From a routine study of the life span of human skin cells, a University of Wisconsin-Madison research project gave rise to an astonishing accident: A line of skin cells that simply wouldn’t die.
The research team witnessed a rare “spontaneous mutation” when a small cluster of cells in a petri dish continued to actively divide. The amazed scientists continued to grow this unique cell line over the course of a year without the cells showing any signs of slowing down.
Today, this laboratory anomaly has proven to be more than skin deep. The effort has grown into a patented product, a full-fledged commercial venture and a series of new medical research pursuits.
A new UW-Madison spin-off company called Stratatech, housed at University Research Park in Madison, is actively pursuing a number of markets for its patented “immortal human skin,” including the prospect of much-needed tools for treatment of severe burn patients.
“There are a lot of opportunities dovetailing out of this single basic discovery that are very exciting,” says Lynn Allen-Hoffmann, a professor of pathology in the UW-Madison Medical School and managing director of Stratatech.
“It would be a career dream come true to develop some kind of off-the-shelf product that would be available to doctors,” she adds.
Clinical applications are several years away, but the company recently received promising news: Its first animal tests confirmed that the novel skin will cover and heal superficial wounds. Most importantly, Allen-Hoffmann says the cells grow into distinct stratified layers to become essentially no different from normal skin.
“That was the really big finding in all this, the critical piece of information we needed to prove,” she says. “These cells proved to be incredibly normal.”
The unique tissue is comprised entirely of keratinocyte cells, which make up the vast majority of human skin cells. Allen-Hoffmann says the cells can be genetically engineered to fit different medical or research needs.
Another very promising market for the cell line, called NIKS (for Near-diploid Immortalized Keratinocyte Skin), is in drug discovery. Allen-Hoffmann says scientists can engineer different diseases of human skin, such as cancers or viral infections, and be able to test drugs within that “normal” tissue environment. Allen-Hoffmann’s lab currently has studies under way using the NIKS cells to study skin cancer and effects of environmental toxicants such as dioxin.
But the technology’s value to burn medicine may be most dramatic. That point was driven home for Allen-Hoffmann when she was invited to observe a grafting procedure at UW Hospital on a man who suffered third-degree burns on the majority of his body.
The surgeon, Michael Schurr of the UW Hospital Burn Center, wanted to illustrate how current methods are woefully inadequate. “It was an absolute epiphany for me,” Allen-Hoffmann says. “I saw what little was available to him in terms of how he treats a patient like this. It was very humbling.”

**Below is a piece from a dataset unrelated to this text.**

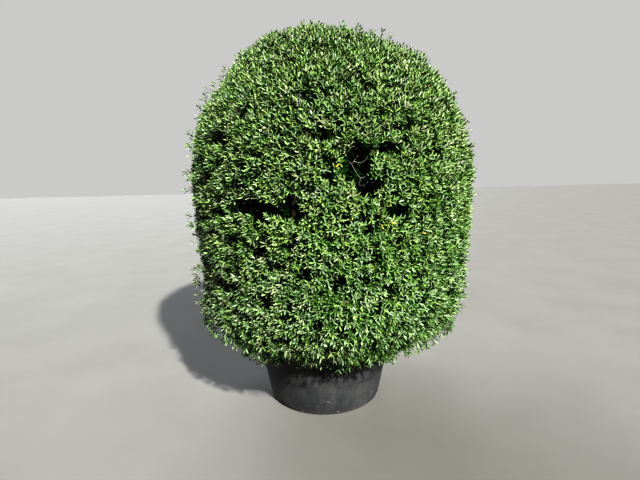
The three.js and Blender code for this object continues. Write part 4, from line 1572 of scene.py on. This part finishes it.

Schurr is an advisor to Stratatech and is also collaborating with Allen-Hoffmann on ongoing medical research projects. The need for burn treatment alternatives is acute, with more than 13,000 burn hospitalizations each year requiring extensive skin grafting.
A key milestone remains in proving the tissue would not be rejected by human patients, she says.
Stratatech has plans to move quickly toward possible medical uses, with clinical trials and work with regulatory agencies leading to initial human trials by 2002. Allen-Hoffmann says a number of basic research projects at UW-Madison and elsewhere also are likely to capitalize on this newfound ability to develop realistic models of human skin disease.
Allen-Hoffmann notes that what exactly happened to create these cells remains shrouded in mystery. They arose from a 1996 project in which her research team was studying aging of human skin. The skin used for the experiment was from discarded foreskin from a circumcision. Lab manager Sandy Schlosser, co-discoverer of the NIKS cells, noticed tiny cluster of cells emerged in a petri dish of dead skin cells and ultimately “wound-healed” across the entire dish.
The researchers know how these cells differ genetically, in that they have a duplication of one section of the long arm of chromosome eight. Beyond that, they are remarkably similar to the parent cells. But the group tried to regenerate the same cell line in experiments and were unable to do so.
Allen-Hoffman says these types of mutations are one in a million in science. There are only four other documented examples of “immortal” cells developing out of laboratory work, and all of those cases have caveats that limit their usefulness.